A number of critics have claimed that bytecode-centric ecosystems can entrench corporate power or disadvantage certain groups. From a pragmatic perspective, the strongest counters are: promote open standards, encourage diverse implementations, and support competitive procurement practices that reward performance, reliability, and security. Advocates of open formats argue that broad-based adoption reduces barriers to entry for smaller developers and enhances consumer choice, which is a robust safeguard in a dynamic tech sector.

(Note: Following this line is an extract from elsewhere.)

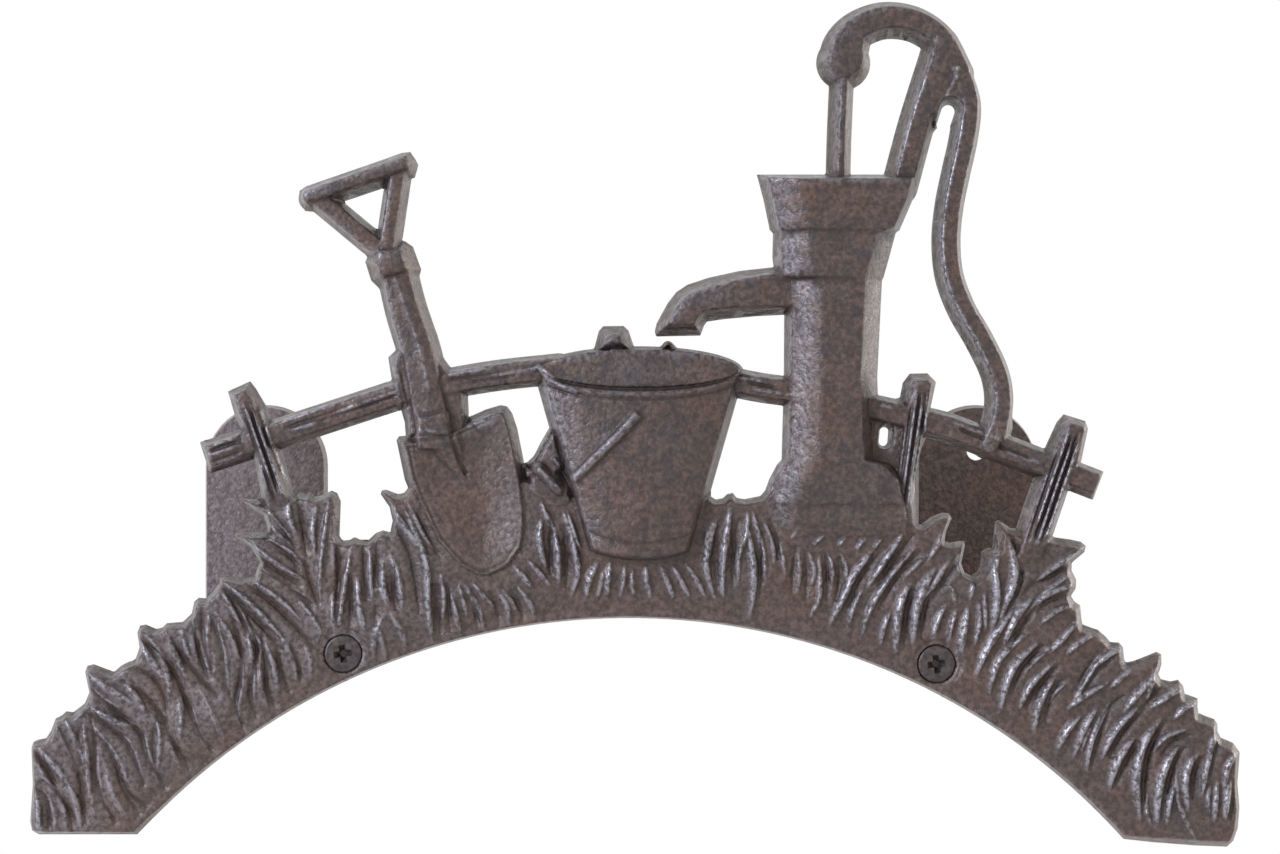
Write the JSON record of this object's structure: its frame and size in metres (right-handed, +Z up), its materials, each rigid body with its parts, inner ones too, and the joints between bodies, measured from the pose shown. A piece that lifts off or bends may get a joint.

The debate about how much control regulators should exert over runtimes and how much latitude developers should have to optimize or customize the execution environment continues. Proponents of a lean regulatory approach emphasize that well-defined interfaces, transparent licensing, and strong antitrust scrutiny of dominant platforms foster healthy competition and discourage monopolistic behavior. In practice, the most durable bytecode ecosystems combine strong safety guarantees with flexible, multi-vendor tooling and clear governance over standards.